(Modeling code records)
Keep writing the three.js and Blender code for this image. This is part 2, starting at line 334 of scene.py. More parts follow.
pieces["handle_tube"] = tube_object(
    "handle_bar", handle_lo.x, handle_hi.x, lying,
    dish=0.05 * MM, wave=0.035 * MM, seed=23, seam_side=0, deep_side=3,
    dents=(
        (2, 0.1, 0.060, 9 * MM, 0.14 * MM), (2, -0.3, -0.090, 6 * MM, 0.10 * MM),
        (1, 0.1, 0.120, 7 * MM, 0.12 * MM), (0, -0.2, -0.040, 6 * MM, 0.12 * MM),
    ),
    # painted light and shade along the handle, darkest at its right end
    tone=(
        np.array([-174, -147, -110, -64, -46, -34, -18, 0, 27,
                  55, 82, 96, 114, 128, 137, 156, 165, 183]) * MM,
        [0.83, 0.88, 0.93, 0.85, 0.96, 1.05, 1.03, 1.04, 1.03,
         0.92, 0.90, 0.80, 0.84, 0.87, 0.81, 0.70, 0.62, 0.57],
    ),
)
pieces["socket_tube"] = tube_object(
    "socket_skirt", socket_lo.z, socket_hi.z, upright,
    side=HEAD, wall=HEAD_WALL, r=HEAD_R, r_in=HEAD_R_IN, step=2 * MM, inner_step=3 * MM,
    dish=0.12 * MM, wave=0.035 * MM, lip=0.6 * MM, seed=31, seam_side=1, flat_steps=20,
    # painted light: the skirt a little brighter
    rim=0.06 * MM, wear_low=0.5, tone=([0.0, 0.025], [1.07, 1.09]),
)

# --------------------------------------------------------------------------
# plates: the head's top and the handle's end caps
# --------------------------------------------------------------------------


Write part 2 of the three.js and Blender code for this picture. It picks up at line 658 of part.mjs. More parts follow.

▶ **Instructions to follow**: Copy out each line exactly as written.

▶ **Solution to this problem**:
Keep writing the three.js and Blender code for this image. This is part 2, starting at line 334 of scene.py. More parts follow.
pieces["handle_tube"] = tube_object(
    "handle_bar", handle_lo.x, handle_hi.x, lying,
    dish=0.05 * MM, wave=0.035 * MM, seed=23, seam_side=0, deep_side=3,
    dents=(
        (2, 0.1, 0.060, 9 * MM, 0.14 * MM), (2, -0.3, -0.090, 6 * MM, 0.10 * MM),
        (1, 0.1, 0.120, 7 * MM, 0.12 * MM), (0, -0.2, -0.040, 6 * MM, 0.12 * MM),
    ),
    # painted light and shade along the handle, darkest at its right end
    tone=(
        np.array([-174, -147, -110, -64, -46, -34, -18, 0, 27,
                  55, 82, 96, 114, 128, 137, 156, 165, 183]) * MM,
        [0.83, 0.88, 0.93, 0.85, 0.96, 1.05, 1.03, 1.04, 1.03,
         0.92, 0.90, 0.80, 0.84, 0.87, 0.81, 0.70, 0.62, 0.57],
    ),
)
pieces["socket_tube"] = tube_object(
    "socket_skirt", socket_lo.z, socket_hi.z, upright,
    side=HEAD, wall=HEAD_WALL, r=HEAD_R, r_in=HEAD_R_IN, step=2 * MM, inner_step=3 * MM,
    dish=0.12 * MM, wave=0.035 * MM, lip=0.6 * MM, seed=31, seam_side=1, flat_steps=20,
    # painted light: the skirt a little brighter
    rim=0.06 * MM, wear_low=0.5, tone=([0.0, 0.025], [1.07, 1.09]),
)

# --------------------------------------------------------------------------
# plates: the head's top and the handle's end caps
# --------------------------------------------------------------------------


Write part 2 of the three.js and Blender code for this picture. It picks up at line 658 of part.mjs. More parts follow.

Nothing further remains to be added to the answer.